Die Bewältigung globalen Wandels durch die Entscheidungsträger des schweizerischen politischen Systems (Bundesbehörden) soll am Beispiel ausgewählter Schlüsselereignisse und Entwicklungen der welt- und europapolitischen Umbruchszeit von 1985-95 untersucht werden. Die bei den einzelnen Instanzen ablaufenden Wahrnehmungs-, Informationsverarbeitungs- und Entscheidungsprozesse sollen rekonstruiert und auf ihre organisationellen, weltanschaulichen und politischen Determinanten hin analysiert werden, um so Stärken und Schwächen des Umgangs der Schweiz mit der Veränderung ihres Umfeldes herauszuarbeiten. Praktische Ziele/Umsetzung: Die Durchleuchtung aussenpolitischer Wahrnehmungs- und Entscheidungsprozesse am konkreten Beispiel der Schweiz wird einerseits einen Beitrag zur Theoriebildung in diesem Gebiet liefern, andererseits aber auch praktische Verbesserungsvorschläge für den Umgang mit und die Kommunikation von globalem Wandel liefern - was für einen aussenhandelsabhängigen Kleinstaat wie die Schweiz von erstrangiger Bedeutung ist.

Resultate

Die vorliegenden Fallstudien zur Deutschen Wiedervereinigung (1989/90), zur Auflösung der Sowjetunion (1988/91), zur Golfkrise (1990/91) und zur Aushandlung des EWR (1989/92) zeigen, dass die Antworten der Exekutive auf die untersuchten weltpolitischen Veränderungen vor allem zwei Wesenszüge tragen: - Zurückhaltung und Reaktivität bei enger Situationsdefinition: In der Regel wurde nur agiert, wenn der aussenpolitische Apparat von Aussen zur Reaktion beinahe gezwungen wurde.

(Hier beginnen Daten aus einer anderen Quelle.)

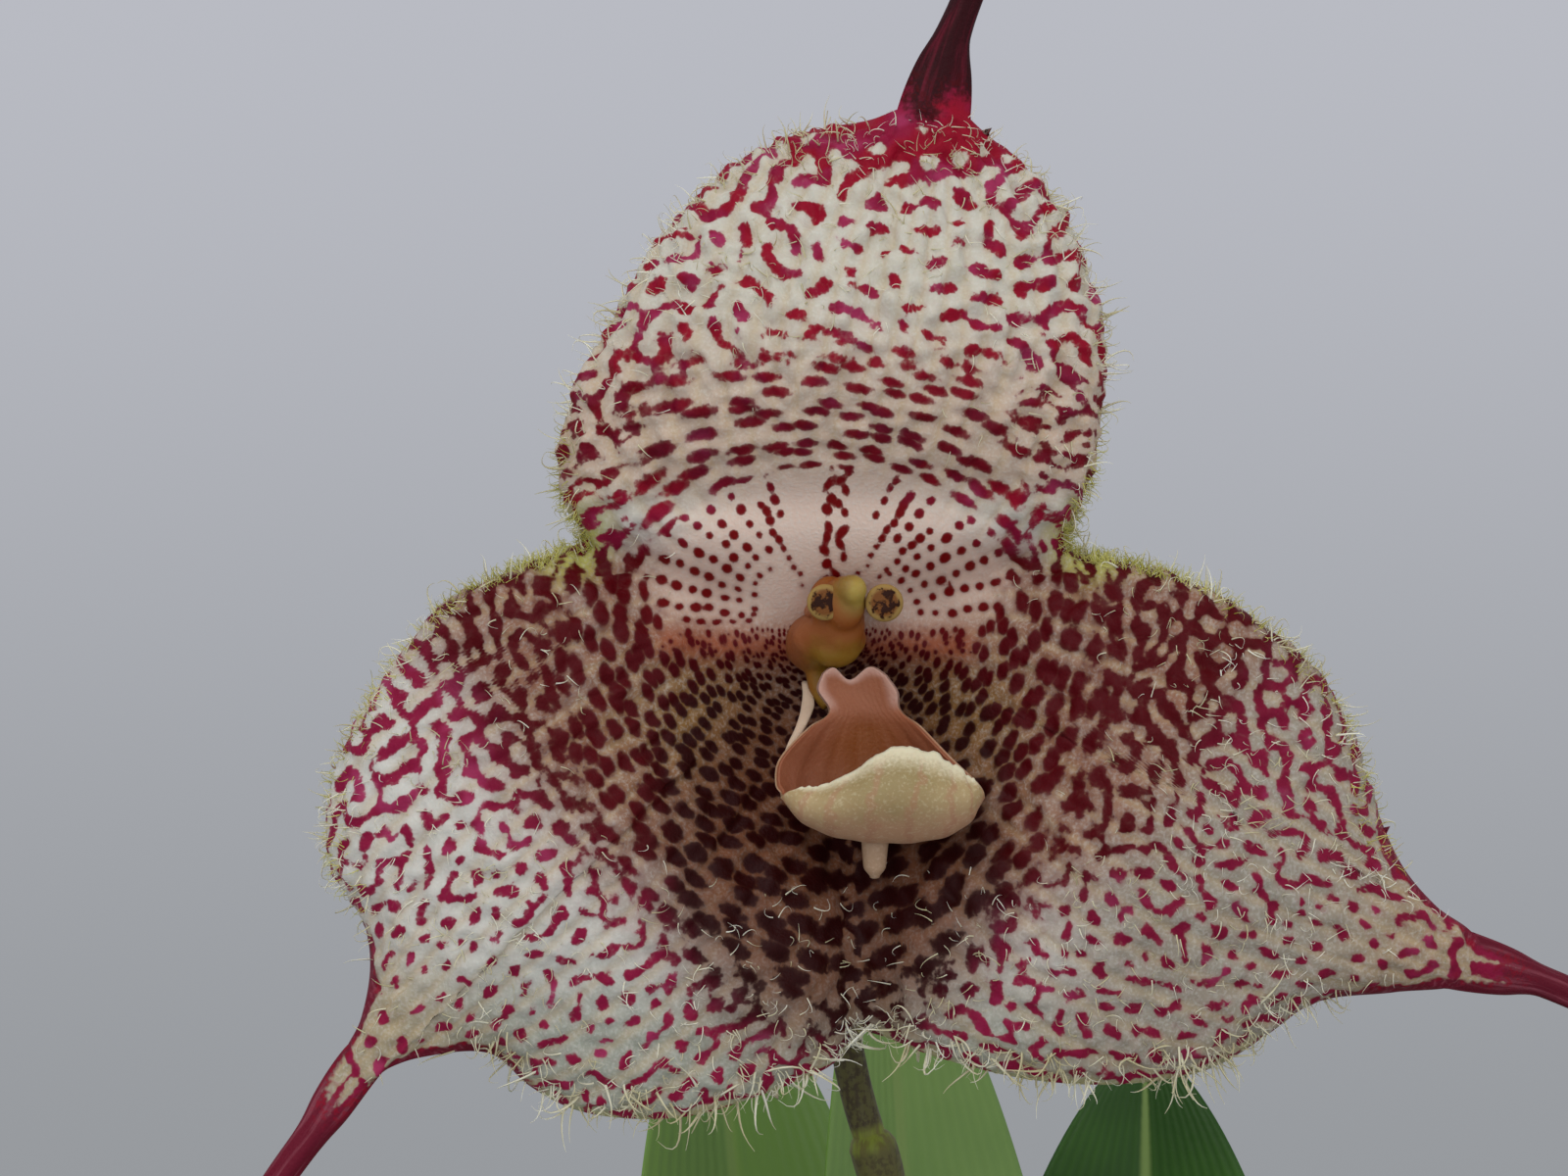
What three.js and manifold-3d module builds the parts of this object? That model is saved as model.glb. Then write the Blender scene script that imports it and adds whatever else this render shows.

Zur regelmässigen und systematischen Entwicklung von Szenarios und der Entwicklung vorausschauender Handlungsoptionen sowie deren Bewertung kam es nur bei extrem starkem Problemdruck. Die analytische Durchdringung aussenpolitischer Vorgänge blieb meist gering. - Versuch der taktischen Bewältigung strategischer Herausforderungen: Das Mikromanagement aktueller Notwendigkeiten, die im Kontext konkreter Herausforderungen entstanden waren, stand in den untersuchten Fällen jeweils klar im Vordergrund. In strategischen Fragen der Aussenpolitik hält sich der Apparat hingegen zurück. Diese zwei Wesenszüge lassen sich durch Akteurskonstellationen, individuelle und organisationelle Prozeduren der Informationsverarbeitung, sowie individuelle und organisationsspezifische "belief systems" bzw. Weltbilder erklären. Unter anderem ist dabei festzustellen, dass das Selbstbild des aussenpolitisch zurückhaltenden, neutralen Kleinstaates sich institutionell stark etablieren konnte und Resistenz entwickelt hat, was die zwei obengenannten Wesenszüge schweizerischer Antworten auf aussenpolitsche Veränderungen wiederum verstärkt. Aus der vorliegenden Analyse ergeben sich mehrere Empfehlungen. Erstens sollte der Informationsaustausch zwischen Botschaften und der Zentrale im Sinne einer vollständigeren Situationsdefinition ausgebaut und systematisiert werden. Zweitens ist eine Stärkung der strategischen Planungsebene, beispielsweise durch Ausbau und Aufwertung des strategischen Planungsstabes im EDA, sowie eine verstärkte Koordination mit Analyse- und Planungsstellen (z. B. Planungsstab der Bundeskanzlei und Strategischer Nachrichtendienst im VBS) notwendig. Eine intensivierte Mitwirkung der Schweiz in internationalen Institutionen könnte diese Reformen beschleunigen und für den Verwaltungsapparat das notwendige Übungsfeld für verbesserte Analyse- und strategische Planungskapazitäten darstellen.